A Disturbance in the Force:
It is also important to acknowledge that Star Wars hasn’t always been bad under Disney. Star Wars: The Clone Wars is genuinely one of the best animated series on television, and yes, again, despite being way too similar to A New Hope, The Force Awakens is an absolutely amazing thrill ride from start to finish. Spinoff series/movies like The Mandalorian, which was heralded as the best on-screen rendition of Star Wars since the original trilogy, as well as Andor, which has some of the best writing in anything Star Wars in my opinion, immediately come to mind. Even Rogue One: A Star Wars Story is an underrated film in my opinion, even if the discrepancies between the trailers and the actual film showed that it probably could have been much better than it turned out to be. Not forgetting the gaming space, Star Wars Jedi: Fallen Order rejuvenated hope for more great Star Wars games in the future. But these moments of brilliance exist like stars in the night sky.

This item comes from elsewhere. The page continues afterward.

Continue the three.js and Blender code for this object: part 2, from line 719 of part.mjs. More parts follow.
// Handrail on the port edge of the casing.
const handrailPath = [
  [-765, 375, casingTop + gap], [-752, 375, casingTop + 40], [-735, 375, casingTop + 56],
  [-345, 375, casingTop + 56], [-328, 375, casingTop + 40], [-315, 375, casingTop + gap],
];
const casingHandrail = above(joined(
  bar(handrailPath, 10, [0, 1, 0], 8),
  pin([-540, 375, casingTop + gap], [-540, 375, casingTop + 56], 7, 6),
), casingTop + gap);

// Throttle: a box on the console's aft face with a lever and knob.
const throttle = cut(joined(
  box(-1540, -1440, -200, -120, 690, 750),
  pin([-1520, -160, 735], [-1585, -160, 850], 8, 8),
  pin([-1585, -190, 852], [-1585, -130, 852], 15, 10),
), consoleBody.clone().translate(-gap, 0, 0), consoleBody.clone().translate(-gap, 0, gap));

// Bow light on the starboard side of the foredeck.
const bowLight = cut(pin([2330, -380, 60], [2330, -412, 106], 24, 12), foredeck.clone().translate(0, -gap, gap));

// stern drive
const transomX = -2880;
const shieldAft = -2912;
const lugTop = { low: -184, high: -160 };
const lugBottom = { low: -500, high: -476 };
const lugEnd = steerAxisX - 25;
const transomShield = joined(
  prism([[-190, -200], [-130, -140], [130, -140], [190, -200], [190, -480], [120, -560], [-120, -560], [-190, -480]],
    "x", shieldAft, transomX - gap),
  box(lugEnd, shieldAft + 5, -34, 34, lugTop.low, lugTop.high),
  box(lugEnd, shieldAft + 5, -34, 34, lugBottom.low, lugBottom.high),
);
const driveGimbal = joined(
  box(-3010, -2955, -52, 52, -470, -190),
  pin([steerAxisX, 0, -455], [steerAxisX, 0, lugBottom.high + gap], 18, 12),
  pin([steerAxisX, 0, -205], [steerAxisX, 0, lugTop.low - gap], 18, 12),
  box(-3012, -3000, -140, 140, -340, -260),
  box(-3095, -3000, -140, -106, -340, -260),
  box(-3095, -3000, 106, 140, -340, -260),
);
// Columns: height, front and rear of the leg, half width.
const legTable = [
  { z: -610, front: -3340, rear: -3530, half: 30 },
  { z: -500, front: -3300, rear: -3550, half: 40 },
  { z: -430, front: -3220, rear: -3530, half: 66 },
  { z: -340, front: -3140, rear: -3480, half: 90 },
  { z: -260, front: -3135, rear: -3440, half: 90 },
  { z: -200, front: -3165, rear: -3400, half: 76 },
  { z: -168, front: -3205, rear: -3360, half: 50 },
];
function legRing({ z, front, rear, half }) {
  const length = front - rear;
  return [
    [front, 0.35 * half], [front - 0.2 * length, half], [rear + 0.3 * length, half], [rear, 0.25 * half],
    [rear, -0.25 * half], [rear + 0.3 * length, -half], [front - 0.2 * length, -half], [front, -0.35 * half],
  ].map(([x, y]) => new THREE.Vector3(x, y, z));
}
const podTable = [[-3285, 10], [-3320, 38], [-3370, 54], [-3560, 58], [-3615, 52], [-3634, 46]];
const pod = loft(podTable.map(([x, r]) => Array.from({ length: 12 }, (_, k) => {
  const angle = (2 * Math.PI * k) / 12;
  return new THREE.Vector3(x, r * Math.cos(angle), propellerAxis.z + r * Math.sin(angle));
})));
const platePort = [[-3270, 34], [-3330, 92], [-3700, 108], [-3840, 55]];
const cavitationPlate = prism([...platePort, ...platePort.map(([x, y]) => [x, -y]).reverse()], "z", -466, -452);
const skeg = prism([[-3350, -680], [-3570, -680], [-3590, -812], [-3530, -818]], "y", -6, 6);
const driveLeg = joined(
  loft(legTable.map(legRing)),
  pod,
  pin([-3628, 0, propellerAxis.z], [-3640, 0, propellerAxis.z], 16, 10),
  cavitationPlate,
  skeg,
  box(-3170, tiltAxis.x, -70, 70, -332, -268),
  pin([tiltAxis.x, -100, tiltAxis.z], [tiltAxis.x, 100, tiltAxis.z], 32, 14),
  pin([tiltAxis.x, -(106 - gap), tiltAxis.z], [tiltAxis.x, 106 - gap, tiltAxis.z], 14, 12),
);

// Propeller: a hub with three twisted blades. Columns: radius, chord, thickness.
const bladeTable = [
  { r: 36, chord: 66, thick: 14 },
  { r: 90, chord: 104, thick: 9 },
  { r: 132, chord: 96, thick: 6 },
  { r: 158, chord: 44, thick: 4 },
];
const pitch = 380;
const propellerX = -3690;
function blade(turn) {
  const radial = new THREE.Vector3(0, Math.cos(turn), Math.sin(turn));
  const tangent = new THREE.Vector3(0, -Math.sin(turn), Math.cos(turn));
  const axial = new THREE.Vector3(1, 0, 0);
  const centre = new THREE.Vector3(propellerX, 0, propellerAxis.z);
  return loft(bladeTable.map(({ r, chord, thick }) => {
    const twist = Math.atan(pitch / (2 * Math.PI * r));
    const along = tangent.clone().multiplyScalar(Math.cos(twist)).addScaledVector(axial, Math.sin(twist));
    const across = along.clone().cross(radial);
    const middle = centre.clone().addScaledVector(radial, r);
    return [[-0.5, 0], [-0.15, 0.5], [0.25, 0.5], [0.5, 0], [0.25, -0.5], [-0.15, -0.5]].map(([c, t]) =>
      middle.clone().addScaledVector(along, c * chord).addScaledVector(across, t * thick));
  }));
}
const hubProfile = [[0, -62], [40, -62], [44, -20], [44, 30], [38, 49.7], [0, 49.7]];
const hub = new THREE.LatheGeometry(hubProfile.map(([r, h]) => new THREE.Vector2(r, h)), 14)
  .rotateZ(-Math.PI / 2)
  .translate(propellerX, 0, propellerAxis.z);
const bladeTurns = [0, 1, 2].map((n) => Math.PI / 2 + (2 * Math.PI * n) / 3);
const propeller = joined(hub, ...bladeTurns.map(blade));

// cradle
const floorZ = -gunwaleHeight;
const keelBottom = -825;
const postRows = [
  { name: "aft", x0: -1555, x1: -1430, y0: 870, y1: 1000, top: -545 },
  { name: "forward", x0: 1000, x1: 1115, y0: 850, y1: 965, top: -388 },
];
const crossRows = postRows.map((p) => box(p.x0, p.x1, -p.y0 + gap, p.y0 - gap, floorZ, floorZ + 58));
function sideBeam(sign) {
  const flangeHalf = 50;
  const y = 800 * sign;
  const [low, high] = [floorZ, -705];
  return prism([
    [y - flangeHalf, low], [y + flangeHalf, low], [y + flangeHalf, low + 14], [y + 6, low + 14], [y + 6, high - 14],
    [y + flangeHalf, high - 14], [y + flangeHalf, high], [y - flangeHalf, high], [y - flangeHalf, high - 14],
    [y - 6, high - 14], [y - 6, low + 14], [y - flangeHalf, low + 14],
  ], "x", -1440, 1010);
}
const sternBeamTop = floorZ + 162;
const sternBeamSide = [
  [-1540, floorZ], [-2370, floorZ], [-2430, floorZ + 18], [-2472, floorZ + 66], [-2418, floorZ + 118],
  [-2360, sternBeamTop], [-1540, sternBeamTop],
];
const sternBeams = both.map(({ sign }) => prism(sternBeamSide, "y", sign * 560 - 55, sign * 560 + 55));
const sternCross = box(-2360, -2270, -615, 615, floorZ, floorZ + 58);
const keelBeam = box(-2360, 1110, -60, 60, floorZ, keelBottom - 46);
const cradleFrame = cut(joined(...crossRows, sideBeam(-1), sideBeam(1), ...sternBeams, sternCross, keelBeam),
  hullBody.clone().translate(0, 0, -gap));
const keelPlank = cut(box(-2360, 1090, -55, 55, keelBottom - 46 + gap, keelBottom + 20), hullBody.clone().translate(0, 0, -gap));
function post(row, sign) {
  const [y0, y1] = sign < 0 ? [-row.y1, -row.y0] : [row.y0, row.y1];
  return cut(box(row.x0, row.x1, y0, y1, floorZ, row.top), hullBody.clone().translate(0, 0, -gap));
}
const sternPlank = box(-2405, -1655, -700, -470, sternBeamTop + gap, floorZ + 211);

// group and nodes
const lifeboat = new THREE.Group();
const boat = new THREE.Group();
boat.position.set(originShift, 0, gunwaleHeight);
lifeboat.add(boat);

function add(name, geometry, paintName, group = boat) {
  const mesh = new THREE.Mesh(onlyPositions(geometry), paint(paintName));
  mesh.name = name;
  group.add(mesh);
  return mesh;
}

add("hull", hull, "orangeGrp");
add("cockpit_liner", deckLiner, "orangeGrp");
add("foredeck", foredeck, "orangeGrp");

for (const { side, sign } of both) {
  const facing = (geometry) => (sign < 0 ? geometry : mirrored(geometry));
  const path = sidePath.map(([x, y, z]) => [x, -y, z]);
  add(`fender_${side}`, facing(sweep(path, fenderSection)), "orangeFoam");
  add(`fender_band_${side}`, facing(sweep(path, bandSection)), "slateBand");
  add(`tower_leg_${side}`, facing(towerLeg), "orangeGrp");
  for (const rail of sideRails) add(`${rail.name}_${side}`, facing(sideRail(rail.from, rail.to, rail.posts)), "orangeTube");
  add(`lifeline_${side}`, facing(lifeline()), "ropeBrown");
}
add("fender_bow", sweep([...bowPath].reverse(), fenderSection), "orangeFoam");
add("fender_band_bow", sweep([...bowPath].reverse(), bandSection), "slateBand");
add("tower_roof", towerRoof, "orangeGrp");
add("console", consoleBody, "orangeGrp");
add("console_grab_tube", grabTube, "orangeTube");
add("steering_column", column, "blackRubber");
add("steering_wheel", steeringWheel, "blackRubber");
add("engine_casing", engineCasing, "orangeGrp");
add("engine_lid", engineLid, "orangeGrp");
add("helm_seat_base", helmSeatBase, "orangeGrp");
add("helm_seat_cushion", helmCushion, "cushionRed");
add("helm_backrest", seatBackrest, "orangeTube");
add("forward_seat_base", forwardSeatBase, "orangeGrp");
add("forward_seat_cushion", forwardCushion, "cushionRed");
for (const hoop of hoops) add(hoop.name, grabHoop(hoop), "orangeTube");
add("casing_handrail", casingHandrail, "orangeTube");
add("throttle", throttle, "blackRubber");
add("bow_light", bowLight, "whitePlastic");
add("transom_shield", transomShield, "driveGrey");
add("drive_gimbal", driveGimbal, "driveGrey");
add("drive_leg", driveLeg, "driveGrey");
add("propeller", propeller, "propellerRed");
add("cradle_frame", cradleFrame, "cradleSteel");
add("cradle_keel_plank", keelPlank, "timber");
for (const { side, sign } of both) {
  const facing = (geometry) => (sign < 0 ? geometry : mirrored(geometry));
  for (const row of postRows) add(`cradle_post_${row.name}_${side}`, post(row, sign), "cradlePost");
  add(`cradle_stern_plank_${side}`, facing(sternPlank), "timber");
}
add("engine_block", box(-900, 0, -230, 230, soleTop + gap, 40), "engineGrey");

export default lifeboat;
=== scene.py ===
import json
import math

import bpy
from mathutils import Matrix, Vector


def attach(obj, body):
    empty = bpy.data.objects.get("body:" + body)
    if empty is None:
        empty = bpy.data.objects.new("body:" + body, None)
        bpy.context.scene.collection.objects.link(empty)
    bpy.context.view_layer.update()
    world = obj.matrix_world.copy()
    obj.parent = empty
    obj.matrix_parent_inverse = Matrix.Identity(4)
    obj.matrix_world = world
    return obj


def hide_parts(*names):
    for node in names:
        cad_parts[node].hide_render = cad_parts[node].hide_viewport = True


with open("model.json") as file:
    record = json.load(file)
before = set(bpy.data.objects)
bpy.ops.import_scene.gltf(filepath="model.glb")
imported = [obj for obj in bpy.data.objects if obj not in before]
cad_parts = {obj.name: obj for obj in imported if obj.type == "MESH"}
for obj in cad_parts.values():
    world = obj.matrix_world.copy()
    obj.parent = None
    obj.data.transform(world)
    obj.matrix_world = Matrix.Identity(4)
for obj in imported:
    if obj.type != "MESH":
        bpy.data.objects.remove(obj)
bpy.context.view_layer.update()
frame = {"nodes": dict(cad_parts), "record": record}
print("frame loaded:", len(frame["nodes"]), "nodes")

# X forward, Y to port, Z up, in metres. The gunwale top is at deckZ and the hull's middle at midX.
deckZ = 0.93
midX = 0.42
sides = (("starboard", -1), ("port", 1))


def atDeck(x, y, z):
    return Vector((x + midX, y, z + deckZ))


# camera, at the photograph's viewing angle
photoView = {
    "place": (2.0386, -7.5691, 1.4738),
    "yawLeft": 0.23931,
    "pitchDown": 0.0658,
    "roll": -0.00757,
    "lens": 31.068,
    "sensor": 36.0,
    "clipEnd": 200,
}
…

The last three big Star Wars movies that we got were The Last Jedi, the movie that broke Star Wars, Solo: A Star Wars Story, which was completely forgettable, and Rise of Skywalker, which was laughably bad and a complete mess from the first frame till the last. It really thought that it could get out of the slump that Star Wars was in by playing a nonsensical nostalgia card that risked undermining the original trilogy. Disney even thought it was a good idea to sign an exclusive licencing agreement with EA, a company with one of the worst reputations in gaming, for Star Wars games. This spawned some mediocre games and also Star Wars: Battlefront II, which arguably became the single biggest microtransaction scandal in the history of video games.
A New Worse Order:
Now you might have thought I have forgotten some other TV stuff, but I have not. I wanted to mention them separately because I believe they perfectly embody what’s wrong with Star Wars today, and it's all related to that big elephant in the room – Disney+. I am all for the democratisation of content that OTT platforms enable, but not at the cost of damaging IP. Similar to Marvel, it seems that Disney is just milking Star Wars and pumping out content without caring for quality. Obi-Wan Kenobi, The Bad Batch, Boba Fett, and Visions are all series with great concepts and sky-high potentials but they end up feeling rushed and just dumped as advertisements for Disney+. Heck, Obi-Wan Kenobi legit looks like a low-budget fan-fiction TV show. Even Mandalorian’s latest season shows a degradation in quality, and that has reflected in its low viewership. In fact, all of these aforementioned shows have failed to garner the accolades or the success that shows based on one of the biggest entertainment IPs should be able to easily achieve. In fact, even a great show like Andor is set to be broadcasted on TV because of the sheer level of low viewership. It's because Star Wars content drops have stopped feeling like events like they used to and instead feel like products being churned out by a mindless machine.
In Search of a New Hope:
It just breaks my heart to see what Star Wars is today, knowing what it can be tomorrow. But there is just so much work to be done to get to the point where it would feel like Star Wars is on the right track, because currently the path ahead couldn’t be more uncertain. There is a shift in ideology that’s needed at Disney, and they know it. They’ve even promised to reduce the output of Star Wars content and instead focus on producing quality content. They’ve also made LucasFilm refocus fully on Star Wars and nothing else going forward. But, in reality, we don’t know what fruits this approach will yield. We don’t even exactly know when the mainline Star Wars trilogy is coming, what it’s going to look like, or who’s going to be making it. All we have are rumours and logos of stuff coming to Disney+. But all hope is not lost; I think the franchise just needs that one big win in the form of a mainline film, that one spark that will ignite the flame that lights up a new path full of brilliant stories from the galaxy far far away. But, more importantly, it needs to take that win and not drop the ball again.